LA Junta de Andalucía ha sido comedida en su "política exterior". Pongo las comillas porque, en puridad, no debería haber en España más política exterior que la del Gobierno de la nación, que representa y defiende, con mayor o menor éxito, los intereses de todos los españoles, vivan donde vivan. Pero las ínfulas de ciertas comunidades autónomas y el afán identitario y diferenciador de los nacionalismos ricos ha dado al traste, también en esto, con la racionalidad: ya hay embajadas de Cataluña y del País Vasco , y el fenómeno va a más.

Andalucía, por fortuna, no tiene embajadas en el extranjero, ni falta que le hacen. Las embajadas andaluzas son más bien internas, valga la paradoja. Consisten en la inflación de sus estructuras territoriales más allá de lo necesario. Cada consejería ha creado ocho delegaciones, una por provincia, a las que hay que sumar las delegaciones provinciales de empresas públicas y otros organismos. El poder autonómico ha querido hacerse visible y presente en todas partes, y con todos sus avíos: funcionarios, asesores, coches oficiales, escoltas, tarjetas de crédito y, en fin, cualquier aditamento que evidencie su capacidad de representación.

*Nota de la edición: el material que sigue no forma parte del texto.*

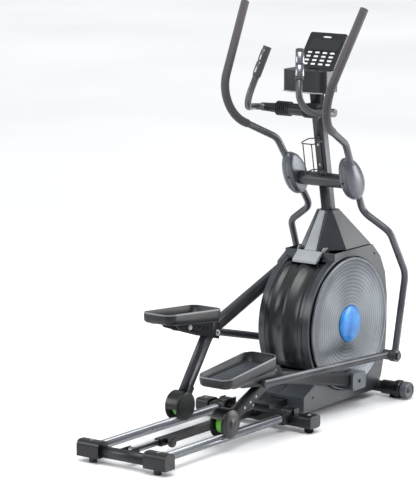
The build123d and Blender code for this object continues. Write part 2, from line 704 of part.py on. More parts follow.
def console_keys():
    """Four rows of four membrane keys."""
    face = console_face_plane()
    keys = []
    for row in range(4):
        for column in range(4):
            spot = Pos(-57 + 38 * column, 44 + 19 * row, 0)
            keys.append(extrude(face * spot * RectangleRounded(22, 9, 3), amount=1.2))
    return keys


def bottle_cage():
    """Wire cage on a strip screwed to the mast's rear face."""
    strip = block(-28, -25, -12, 12, -95, 75)
    cage = strip
    for z in (-80.0, 60.0):
        hoop = RectangleRounded(82, 80, 24) - RectangleRounded(72, 70, 19)
        cage += Pos(-69, 0, z) * extrude(hoop, amount=5)
    for y in (-22, 22):
        cage += block(-110, -105, y - 2.5, y + 2.5, -80, 62)
    cage += block(-110, -28, -2.5, 2.5, -80, -76)
    return mast_local(cage, 1105.0)


# ---- write every node --------------------------------------------------------------------------
def main():
    """Builds and writes all the nodes."""
    save("base_frame", base_frame())
    save("mid_crossbar", mid_crossbar())
    save("rail_hinges", *rail_hinges())
    save("end_caps", *end_caps())
    save("levelling_feet", *levelling_feet())
    save("front_stabilizer", front_stabilizer())
    save("transport_wheels", *transport_wheels())
    save("mast", mast())
    left_housing = lower_housing()
    save("housing_left", left_housing)
    save("housing_right", mirror(left_housing, Plane.XZ))
    save("rear_cover", rear_cover())
    save("upper_shroud", upper_shroud())
    save("trim_saddle", trim_saddle())
    save("swing_shaft", rod_y(30, -118, 118, *SWING_PIVOT) + rod_y(SHAFT_R, -176, 176, *SWING_PIVOT))
    save("power_inlet", power_inlet())
    save("handlebar", handlebar())
    save("handlebar_grips", *handlebar_grips())
    save("pulse_plates", *pulse_plates())
    save("handlebar_cover", handlebar_cover())
    save("console_case", console_case())
    save("console_keys", *console_keys())
    save("display_lens", display_lens())
    save("bottle_cage", bottle_cage())
    save("magnet_brake", magnet_brake())
    save("drive_belt", drive_belt())

    save("crank_axle", crank_axle())
    for name, disc in zip(("left", "right"), both(crank_disc())):
        save(f"crank_disc_{name}", disc)
    save("disc_caps", *both(hub_cap()))
    save("drive_pulley", drive_pulley())
    save("flywheel", flywheel())

    save("rail_frame", rail_frame())
    save("rear_end_caps", *rear_end_caps())
    save("brace_tube", brace_tube())
    save("brace_rod", brace_rod())
    save("lock_knob", lock_knob())

    arm = roller_arm_shape()
    swing = swing_arm_shape()
    for side in ("left", "right"):
        save(f"roller_axle_{side}", roller_axle(side))
        save(f"roller_wheel_{side}", roller_wheel(side))
        save(f"roller_arm_{side}", place_arm(arm, side))
        save(f"roller_fender_{side}", place_arm(fender_shape(), side))
        save(f"crank_end_cover_{side}", place_arm(crank_end_cover_shape(arm), side))
        save(f"pedal_link_{side}", place_link(pedal_link_shape(), side))
        save(f"pedal_{side}", place_link(pedal_shape(), side))
        save(f"swing_arm_{side}", on_side(swing, side))
        save(f"swing_grip_{side}", on_side(swing_grip_shape(), side))
        save(f"swing_bush_{side}", on_side(swing_bush_shape(), side))
        save(f"pivot_cover_{side}", on_side(pivot_cover_shape(swing), side))
        save(f"link_bolt_{side}", on_side(link_bolt_shape(), side))


main()
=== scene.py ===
"""Looks of an elliptical trainer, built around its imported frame.

Sizes are in millimetres, measured from the crank axle's plane, the machine's middle
plane and the floor.
The place functions turn them into the frame's metres.
"""

import json
import logging
import math
from dataclasses import dataclass, field
from enum import Enum
from functools import lru_cache
from typing import Any, Callable, Optional, Sequence

import bmesh
import bpy
from bpy.types import Material, Node, NodeSocket, NodeTree, Object
from mathutils import Matrix, Vector

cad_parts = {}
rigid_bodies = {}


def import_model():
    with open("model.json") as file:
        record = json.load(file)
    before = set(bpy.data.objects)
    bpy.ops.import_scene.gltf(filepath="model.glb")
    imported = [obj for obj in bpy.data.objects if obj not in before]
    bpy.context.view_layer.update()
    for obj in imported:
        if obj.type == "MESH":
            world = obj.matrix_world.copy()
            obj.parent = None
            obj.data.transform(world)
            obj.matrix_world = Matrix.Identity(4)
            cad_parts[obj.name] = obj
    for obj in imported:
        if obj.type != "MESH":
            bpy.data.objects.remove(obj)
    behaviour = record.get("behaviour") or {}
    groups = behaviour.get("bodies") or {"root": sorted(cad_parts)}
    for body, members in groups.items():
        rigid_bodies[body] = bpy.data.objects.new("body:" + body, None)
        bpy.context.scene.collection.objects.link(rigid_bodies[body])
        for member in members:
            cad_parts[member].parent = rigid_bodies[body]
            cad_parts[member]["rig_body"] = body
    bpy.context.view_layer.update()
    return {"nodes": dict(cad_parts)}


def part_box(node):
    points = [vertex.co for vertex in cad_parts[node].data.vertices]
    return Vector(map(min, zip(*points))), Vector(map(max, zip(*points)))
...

Como no siempre, ni mucho menos, esta extensión del poder lo hace más cercano y accesible a los ciudadanos, hay que sospechar que su finalidad no declarada es la de mostrarse en todo su apogeo. Aquí hay quien confunde la dignidad de un cargo con el boato y la parafernalia de la que se rodea quien lo ejerce temporalmente. Esta práctica, que ni siquiera la excusa de la seguridad permite ya justificar, es rechazable en cualquier circunstancia y decididamente pésima en tiempos de crisis, cuando la gente que lo pasa mal se vería reconfortada si las autoridades dieran muestras de austeridad y contención.

Con esta multiplicación institucional, además, la Junta ha vulnerado el Estatuto de Autonomía durante un cuarto de siglo. Artículo 4 del Estatuto aprobado en 1981: "En los términos de una Ley del Parlamento andaluz y en el marco de la legislación del Estado, la Comunidad Autónoma articulará la gestión ordinaria de sus servicios periféricos propios a través de las Diputaciones Provinciales". Aprovechar las diputaciones como brazo institucional de la Junta en cada provincia hubiera sido menos gravoso y tan eficaz -o ineficaz, según se mire- como montar más de cien delegaciones provinciales de las consejerías. Avergonzados o cínicos, los impulsores del nuevo Estatuto de Autonomía han borrado del mapa ese artículo, que habría evitado, de cumplirse, el desprestigio actual de las corporaciones provinciales.

Así pues, no tenemos embajadas al estilo de Ibarretxe o Carod Rovira, pero sí consulados interiores a la mayor gloria de quienes los ocupan. ¡Con el juego que habría dado un buen diputado provincial!